A robotic artist called Ai-Da, developed by the University of Oxford and engineers at the University of Leeds, will make its grand debut at the London's Design Museum this summer.

The life-size humanoid artist draws, paints, and makes sculptures. Algorithms process optical sensors embedded within the robot's eyes into a set of coordinates, guiding the robot's drawing hands. Whatever the humanoid sees, it can paint... 

According to Inceptive Mind, Ai-Da is expected to perform her first public painting at the museum in London between May and June, subject to COVID-19 restrictions. The exhibition will feature several "self-portraits," which the humanoid will create by looking at itself in front of a mirror. 

Ai-Da's co-inventor, Aiden Meller, was quoted by The Next Web, describing the humanoid's painting style as "shattered." 

"We didn't want tight representational, photographic images, even though we could have programmed it to do that. We went against that because we realized that people would just think it was some kind of expensive photocopier. But more than that, we wanted to show the expressiveness of the creativity in the algorithm," Meller said. 

Some have argued artificial intelligence isn't capable of real creativity.

Though Meller disagrees, he said Ai-Da's algorithms were designed for creativity. 

"In actual fact, it's turned out better than we anticipated because when Ada looks at you with cameras in her eyes, to do a drawing or a painting, she does a different one each time," said Meller. "Even if she's faced with the same image or same person, it would be a completely different outcome."
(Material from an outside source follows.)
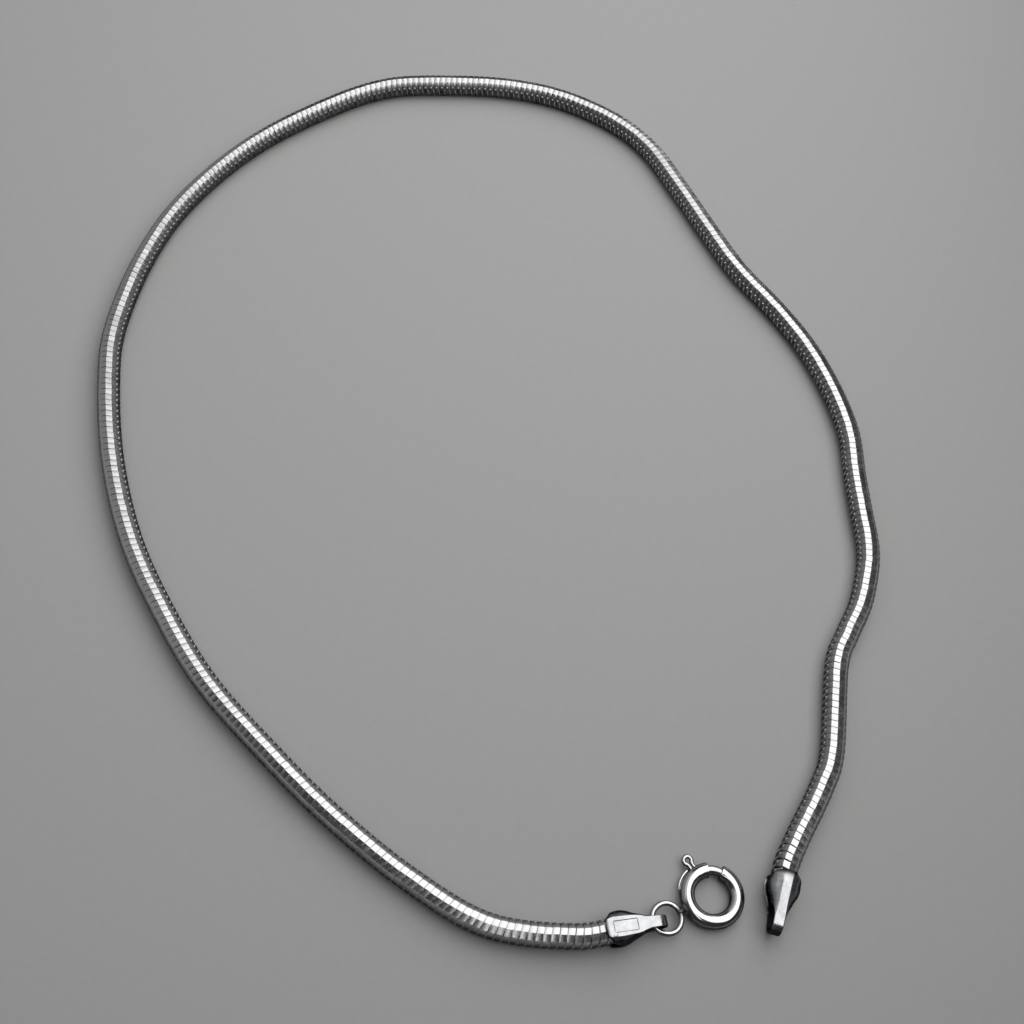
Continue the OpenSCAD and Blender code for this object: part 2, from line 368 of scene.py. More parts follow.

Ai-Da is part of a growing number of artificial intelligence systems producing art. It's only a matter of time before this technology becomes more widespread and starts displacing human artists. 

Perhaps, it would take a couple of Sotheby's or Christie's auctions of artificial intelligence art to set a precedence in the art community. 

No matter what, artificial intelligence in the art world should frighten artists as this disturbing trend is happening across nearly every industry - artificial intelligence and automation are displacing jobs, resulting in rising technological unemployment levels.